If anyone is interested in a film involving the AIW mythos, check out "Dreamchild" it is a movie from 1985. It is a story about an 80 year-old woman, Alice Liddle Hargreaves and her trip to America to attend a celebration for Lewis Carroll. She is confused by the immense popularity of "Alice in Wonderland" and during the trip remembers various details from her childhood regarding the creation of the stories. It features a great performance by Peter Gallagher, and an amazing (as always) performance by Ian Holm as Lewis Carroll. This movie also features some puppets from Jim Henson's Creature Shop, which was the primary reason I seeked out this film.
Thanks, Mr. Rozum for all the great work you have created. I definitely appreciate and respect your work, and sincerely wish you are able to continue share stories for years to come. Thank you, again.

John Rozum said...

Bubbashelby - I actually preferred "Batman Returns" probably because the whole dichotomy of personalities with and without masks is one of the aspects of super heroes I've always liked to play with.

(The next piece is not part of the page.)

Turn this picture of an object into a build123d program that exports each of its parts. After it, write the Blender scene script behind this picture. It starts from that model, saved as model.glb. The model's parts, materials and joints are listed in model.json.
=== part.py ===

Sean - Thanks for the kind words. I agree about "Dreamchild." I had the opportunity to see it at a screening with the director just before it was released. People seem to love it or hate it. I love it. There's a link to the 1933 version at the bottom of post these comments go to. I've ordered a copy which I'm still waiting on. Like you I haven't seen it since I was a kid, but this version with W.C Fields, does have great visuals, and I'm sure it's the same one we're both remembering.

Kevin Kidney said...

Regarding the new Tim Burton "Alice" which I just finally got to see, I completely agree with your review 100%. Absolutely. It's like we sat next to each other in the theater.

Also, I'm glad that Sean brought up "Dreamchild" which I was planning to recommend in my own comment until I saw someone had beat me to it.

Really fine blog, John, and great work!

John Rozum said...

Thank you, Kevin. I'm glad to see you back in action at your own blog as well.